Ship Fun
As I set sail for my first cruise, I wanted to make sure I had some great questions to ask the cruise director:
1. Which elevator do I take to get to the front of the ship?
2. Does the ship generate its own electricity?
3. Why do the inside staterooms not have windows?
4. What do they do with the ice carvings after they melt?
5. Is this island completely surrounded by water?
6. The photos in the photo gallery do not have stateroom numbers on them,
so how do we know which ones are ours?
7. Has this ship ever sunk?
8. Is it fresh water or salt water in the toilet?
9. Does the crew sleep onboard?
10. What time is the Midnight Buffet?
11. Do the movies on the TV come via satellite or cable?
12. Do these stairs go up, or down?
13. What is the elevation of the ship?
14. On the last night of the cruise, should we put our suitcases out in the hall before
or after we go to sleep?
15. What religion are all those people who are wearing a patch behind their ear?
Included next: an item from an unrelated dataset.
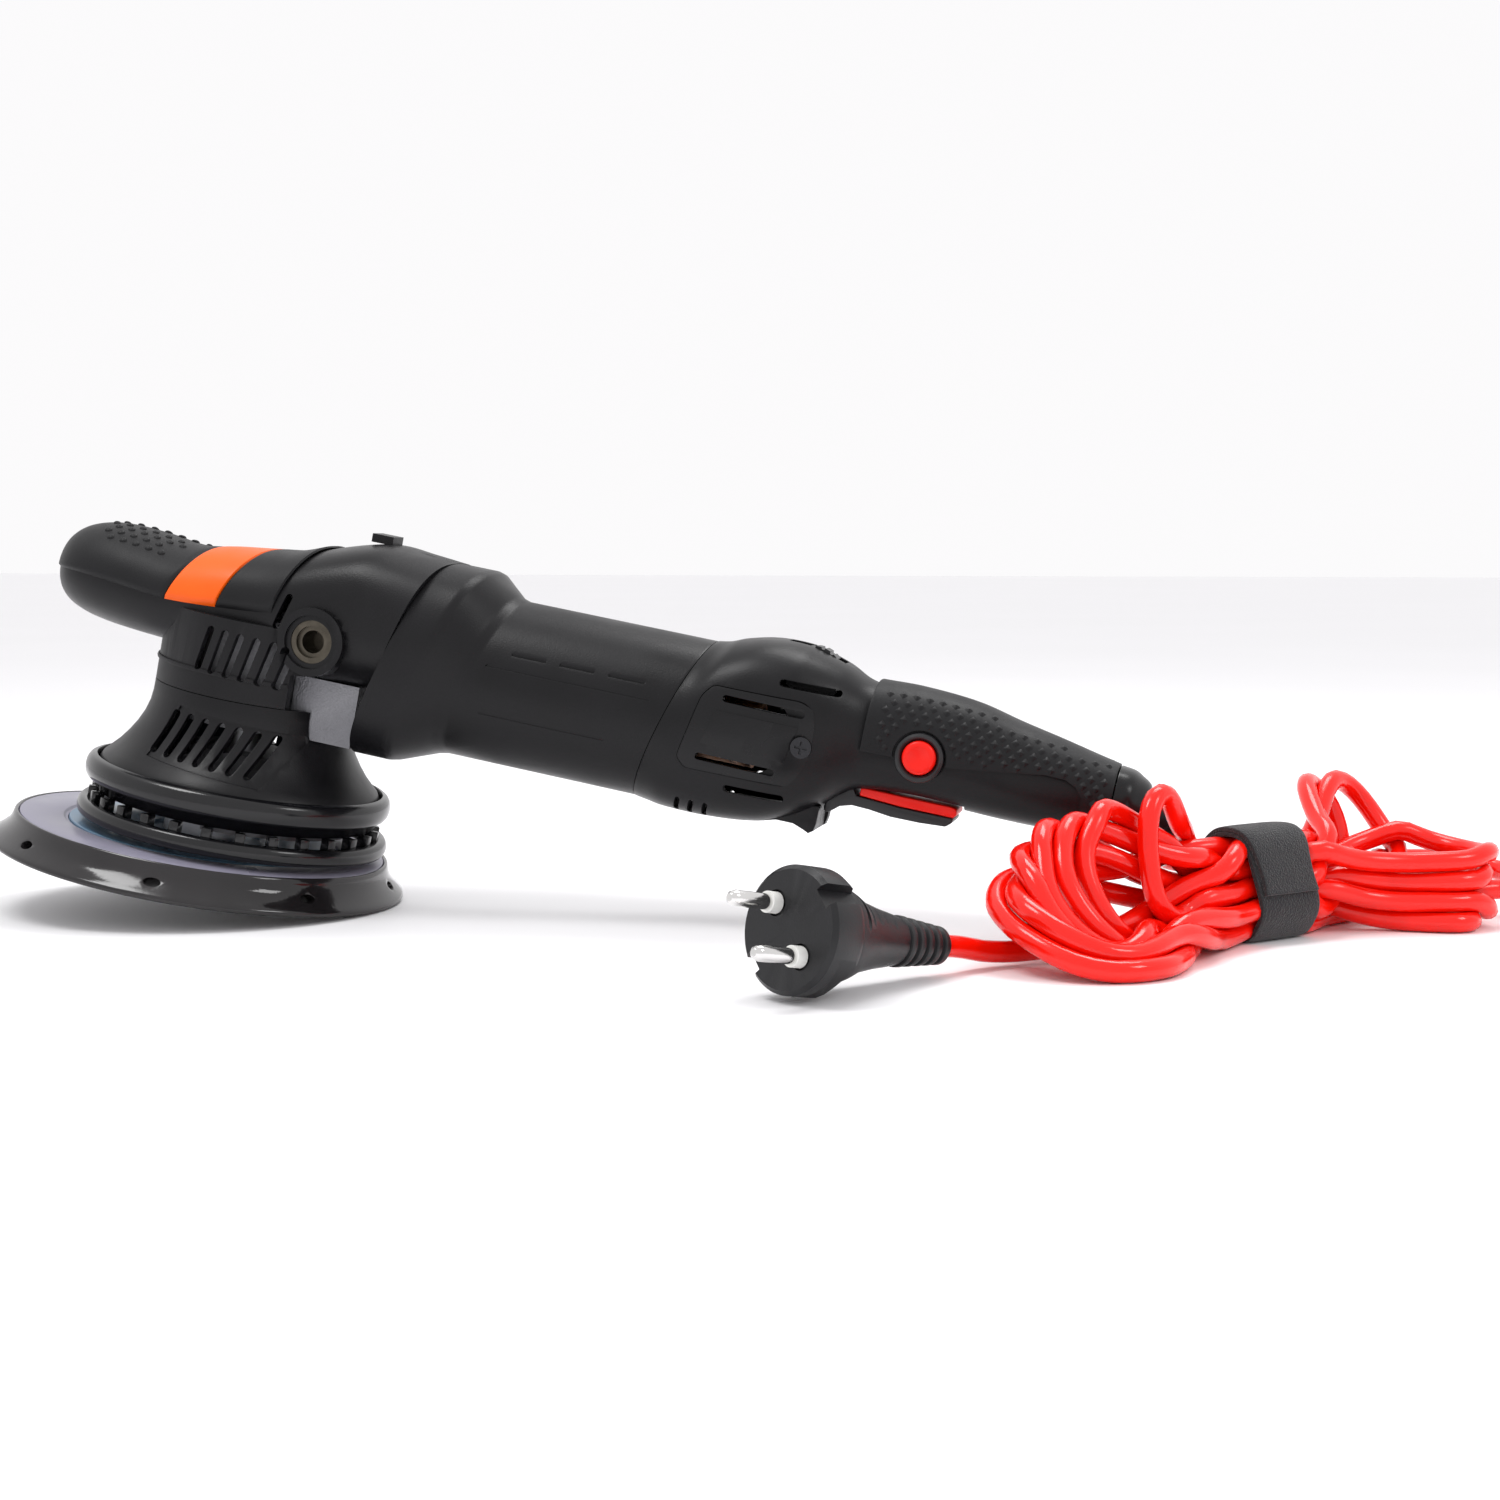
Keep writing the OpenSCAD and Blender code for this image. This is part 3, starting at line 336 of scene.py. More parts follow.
    def modify(self, kind: str, **settings: object) -> "Workpiece":
        """Adds a modifier and applies it."""
        self.active()
        made = self.obj.modifiers.new(kind.lower(), kind)
        for key, value in settings.items():
            setattr(made, key, value)
        bpy.ops.object.modifier_apply(modifier=made.name)
        return self

    def combine(self, other: "Workpiece", how: str) -> "Workpiece":
        """Joins, cuts or intersects with another piece, which is used up."""
        self.modify("BOOLEAN", operation=how, solver="EXACT", object=other.obj)
        bpy.data.objects.remove(other.obj)
        return self

    def cut(self, *others: "Workpiece") -> "Workpiece":
        """Cuts other pieces out of this one."""
        for other in others:
            self.combine(other, "DIFFERENCE")
        return self

    def add(self, *others: "Workpiece") -> "Workpiece":
        """Welds other pieces on."""
        for other in others:
            self.combine(other, "UNION")
        return self

    def join(self, *others: "Workpiece") -> "Workpiece":
        """Joins loose pieces into one object without welding."""
        self.active()
        for other in others:
            other.obj.select_set(True)
        bpy.ops.object.join()
        return self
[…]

This announcement came over the speakers throughout the ship, "In about
an hour we will be passing Harbour Island on the Port Side of the
ship." And then as an afterthought, "If anyone sees an island on the
Starboard Side of the ship, please advise the bridge immediately."
On a stormy day at sea, a passenger on the pool deck kept watching the
swimming pool as the water sloshed out first from one side of the pool,
then the other. After a while, the captain walked by, and the passenger
asked him, "Is it fresh water or sea water in the swimming pool?" The
captain answered immediately, "It's sea water. Didn't you notice how
rough it is?"
Public address announcement on the second night of a seven-night
cruise: "If anyone is driving a green Taurus with Virginia License
BVK-743, you left your lights on."
Overheard one passenger talking to another, "You know, this world
cruise has given me a great idea. I'm going to go into the business of
transporting day-old bread—across the International Dateline!"
A magician on a cruise ship had a wonderful act making things
disappear. The problem was that the captain's parrot began watching his
act, and soon learned how each trick was performed, and the parrot
would give the trick away. The magician would make some fire and some
smoke, and make something disappear, but then the parrot would yell
out, "It's in his other hand", or "It's under the table", much to the
chagrin and frustration of the magician. So the magician began changing
the things that he made disappear, even though he had a new audience
every week, just to confound the parrot, but the parrot kept figuring
out the trick and giving it away. The magician soon began to hate the
parrot, but he could do nothing to him, because it was the captain's
parrot. Then one day, just as the magician was starting his act, the
ship struck a submerged object. There was some fire and some smoke, and
then the ship sank. The magician struggled up through the water to the
surface, gasping for air, and managed to grab onto the end of a wooden
plank that was floating in the debris. Then he looked up, and to his
total dismay, he saw the parrot, feathers all wet and bedraggled,
standing on the other end of his wooden plank. For hours they drifted,
staring at each other, neither one saying a word. Then finally, the
parrot spoke, "All right, I give up. Where's the ship?"